Operation Mincemeat Review: Hilarious Small-Scale Musical Could Become a Big Hit

Is the quite splendid “Operation Mincemeat” ridiculously clever or cleverly ridiculous? Both. Making a song-n-dance show out of a real-life, stiff-upper-lip, British World War II intelligence operation sounds like a mad idea until you hear the bonkers details of the actual story. Now running at Southwark Playhouse in London, this is the musical you didn’t know you needed — until you see the expert cast of five embracing and racing through a clutch of preposterous yet endearing characters and musical styles, telling a story with delicious precision.
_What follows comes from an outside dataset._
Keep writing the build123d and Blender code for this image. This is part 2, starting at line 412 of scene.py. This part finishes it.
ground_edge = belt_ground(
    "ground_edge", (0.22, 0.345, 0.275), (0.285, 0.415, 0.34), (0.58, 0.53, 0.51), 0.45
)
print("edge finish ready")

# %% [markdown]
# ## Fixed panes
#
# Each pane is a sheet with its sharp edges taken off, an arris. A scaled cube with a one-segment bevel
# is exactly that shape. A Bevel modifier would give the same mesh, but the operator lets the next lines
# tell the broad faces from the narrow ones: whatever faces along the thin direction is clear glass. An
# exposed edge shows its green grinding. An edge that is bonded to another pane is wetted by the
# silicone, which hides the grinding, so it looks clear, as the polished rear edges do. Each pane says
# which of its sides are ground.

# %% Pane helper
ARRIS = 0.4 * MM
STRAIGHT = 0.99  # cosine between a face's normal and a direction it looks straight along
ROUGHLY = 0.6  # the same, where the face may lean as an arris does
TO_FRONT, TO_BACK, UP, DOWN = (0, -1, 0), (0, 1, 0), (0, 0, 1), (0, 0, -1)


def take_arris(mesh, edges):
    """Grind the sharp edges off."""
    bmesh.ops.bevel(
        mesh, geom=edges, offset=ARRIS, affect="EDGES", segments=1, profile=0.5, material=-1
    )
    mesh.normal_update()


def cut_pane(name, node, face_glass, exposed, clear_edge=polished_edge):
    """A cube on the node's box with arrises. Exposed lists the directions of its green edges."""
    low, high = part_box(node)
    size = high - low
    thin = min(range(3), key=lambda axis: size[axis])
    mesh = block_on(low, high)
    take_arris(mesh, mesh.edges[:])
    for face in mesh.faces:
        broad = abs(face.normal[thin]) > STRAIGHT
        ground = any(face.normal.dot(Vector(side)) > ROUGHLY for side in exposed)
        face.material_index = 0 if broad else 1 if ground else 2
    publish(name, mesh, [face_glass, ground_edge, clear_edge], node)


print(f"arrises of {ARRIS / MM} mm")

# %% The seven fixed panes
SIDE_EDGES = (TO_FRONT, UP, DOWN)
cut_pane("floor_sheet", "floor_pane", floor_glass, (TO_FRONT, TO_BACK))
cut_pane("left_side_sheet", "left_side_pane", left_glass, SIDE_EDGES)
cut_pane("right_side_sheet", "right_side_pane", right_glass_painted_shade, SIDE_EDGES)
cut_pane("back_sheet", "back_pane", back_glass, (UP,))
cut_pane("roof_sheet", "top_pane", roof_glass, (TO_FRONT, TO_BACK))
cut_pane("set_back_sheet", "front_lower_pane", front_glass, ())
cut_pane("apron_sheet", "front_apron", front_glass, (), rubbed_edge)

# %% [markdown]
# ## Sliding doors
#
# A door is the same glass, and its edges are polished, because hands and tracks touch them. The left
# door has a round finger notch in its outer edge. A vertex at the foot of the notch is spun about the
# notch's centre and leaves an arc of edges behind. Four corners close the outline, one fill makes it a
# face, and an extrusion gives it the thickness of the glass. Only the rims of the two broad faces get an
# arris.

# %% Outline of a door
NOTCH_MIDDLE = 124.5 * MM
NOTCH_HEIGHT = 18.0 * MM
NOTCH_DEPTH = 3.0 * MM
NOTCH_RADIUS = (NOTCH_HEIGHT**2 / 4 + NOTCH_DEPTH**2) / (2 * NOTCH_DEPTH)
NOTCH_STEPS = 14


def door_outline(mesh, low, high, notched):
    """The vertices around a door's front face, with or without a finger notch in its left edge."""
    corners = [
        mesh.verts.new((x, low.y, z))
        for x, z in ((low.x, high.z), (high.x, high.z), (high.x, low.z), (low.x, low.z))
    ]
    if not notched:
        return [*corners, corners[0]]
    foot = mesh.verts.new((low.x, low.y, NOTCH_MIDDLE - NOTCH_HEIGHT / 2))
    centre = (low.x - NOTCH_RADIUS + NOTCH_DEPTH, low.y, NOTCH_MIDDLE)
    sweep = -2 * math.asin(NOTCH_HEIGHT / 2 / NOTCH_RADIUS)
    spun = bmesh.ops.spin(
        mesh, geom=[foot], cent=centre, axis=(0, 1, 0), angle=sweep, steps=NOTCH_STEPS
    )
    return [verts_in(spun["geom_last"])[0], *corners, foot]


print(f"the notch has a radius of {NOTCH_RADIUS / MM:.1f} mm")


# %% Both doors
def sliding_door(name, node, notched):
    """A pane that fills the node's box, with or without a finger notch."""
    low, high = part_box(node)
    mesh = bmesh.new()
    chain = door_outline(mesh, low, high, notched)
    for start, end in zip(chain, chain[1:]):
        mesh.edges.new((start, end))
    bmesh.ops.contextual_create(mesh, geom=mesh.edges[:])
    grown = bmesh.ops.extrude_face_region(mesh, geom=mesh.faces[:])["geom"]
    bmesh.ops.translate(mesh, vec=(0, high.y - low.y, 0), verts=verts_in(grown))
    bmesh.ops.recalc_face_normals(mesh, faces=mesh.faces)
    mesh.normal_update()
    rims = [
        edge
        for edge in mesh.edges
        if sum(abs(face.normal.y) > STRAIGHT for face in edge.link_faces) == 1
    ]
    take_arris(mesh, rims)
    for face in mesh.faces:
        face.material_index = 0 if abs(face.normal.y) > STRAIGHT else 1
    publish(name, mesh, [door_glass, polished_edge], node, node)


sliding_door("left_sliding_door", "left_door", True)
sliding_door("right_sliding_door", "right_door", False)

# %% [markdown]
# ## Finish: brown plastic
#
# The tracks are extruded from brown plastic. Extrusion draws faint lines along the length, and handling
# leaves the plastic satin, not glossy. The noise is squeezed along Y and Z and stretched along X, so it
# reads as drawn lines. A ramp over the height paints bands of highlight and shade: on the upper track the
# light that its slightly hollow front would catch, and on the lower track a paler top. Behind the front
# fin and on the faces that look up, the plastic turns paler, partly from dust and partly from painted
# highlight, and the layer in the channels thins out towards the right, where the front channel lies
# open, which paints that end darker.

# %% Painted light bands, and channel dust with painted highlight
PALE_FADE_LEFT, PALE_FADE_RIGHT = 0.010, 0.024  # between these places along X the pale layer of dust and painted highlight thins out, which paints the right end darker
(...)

Set firmly in the past, this is a little show with a very big future.
The story of a stolen corpse masquerading as a fine, upstanding RAF pilot carrying a briefcase full of fake top-secret information and outwitting the dastardly Germans is true in every hare-brained detail. The astonishing episode spawned a book by one of its participants which was made into a 1956 film “The Man Who Never Was,” a BBC TV documentary, a book by Ben McIntyre and John Madden’s glamorously cast upcoming movie of the same name. But I’d lay money that none of those match this show’s gloriously tasteless second-act opener, in which the Nazis dance a hip-hop number including the deathless lyric “Step to the left, lurch to the far-right.”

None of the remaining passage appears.